The mixed messages and lack of transparency on this decision causes me to wonder outside my normal “box”. 

So today I went back to the governing documents on our web site and pulled up the RULES to see what they say about voting rights and suspension of privileges to use amenities. They are confusing as well. In the “General” introduction to the rules (page 1) indicate 30 days is automatic yet on page 7, A.5, 2., 2.2 “If a Property Owner has a past due balance of more than sixty (60) days, the following will apply:
a. Loss of all amenity usage......
b. Loss of all member charging....
C. Loss of right to vote on membership issues....

So, it is no wonder that the property owners were bewildered by this ineligible voter decision.
Go to POA site>log in>menu>POA>governing documents>rules...page 1 and page 7. These rules were reviewed May 23, 2019 by our current leadership.

Why would we leave A.5, 2, 2.2 as 60 days for everything if our intention is an arbitrary 30 days on voting rights and 60 days on amenity rights as Amy Tropfenbaum posted on Facebook last week?

Who is writing these documents? Who is reviewing? We need to clean this up and I personally think anyone who was less than 60 days on October 31 should get a ballot and an apology.

I also plan to turn this information over to our auditors and attorneys.

Hopefully, they can motivate our leadership to clean this up and answer my questions.

Has our voting been legal since this interpretation was made?
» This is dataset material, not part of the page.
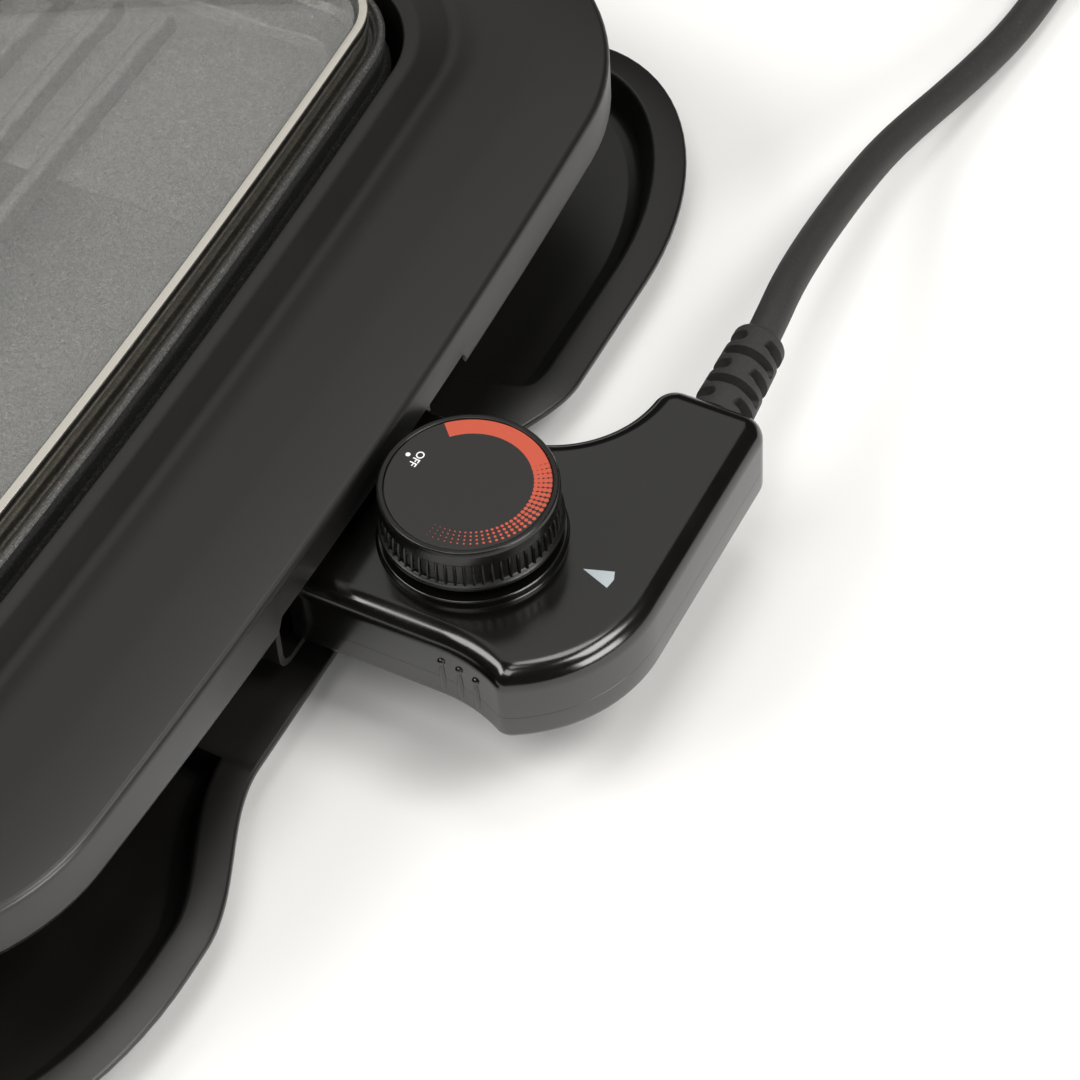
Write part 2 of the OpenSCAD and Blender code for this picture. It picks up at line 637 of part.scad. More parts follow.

Cynthia Hendry (0017 Petit Ridge Drive)

Updated Information:  Former 2 term POA Board Member and 3 year president of our board just telephoned to say that the Smoke Signals archives clearly reflect his board's interpretation of this referenced by-law and covenant . . . no one was omitted until they were delinquent for more than 60 days.  This would cover 2005, 2006, 2007, 2008, 2009,2010.  My questions remain . . when did it change?  Why did it change?  What outcome on voting results did this change generate as the current interpretation misrepresents the quorum calculation and the potential voting result.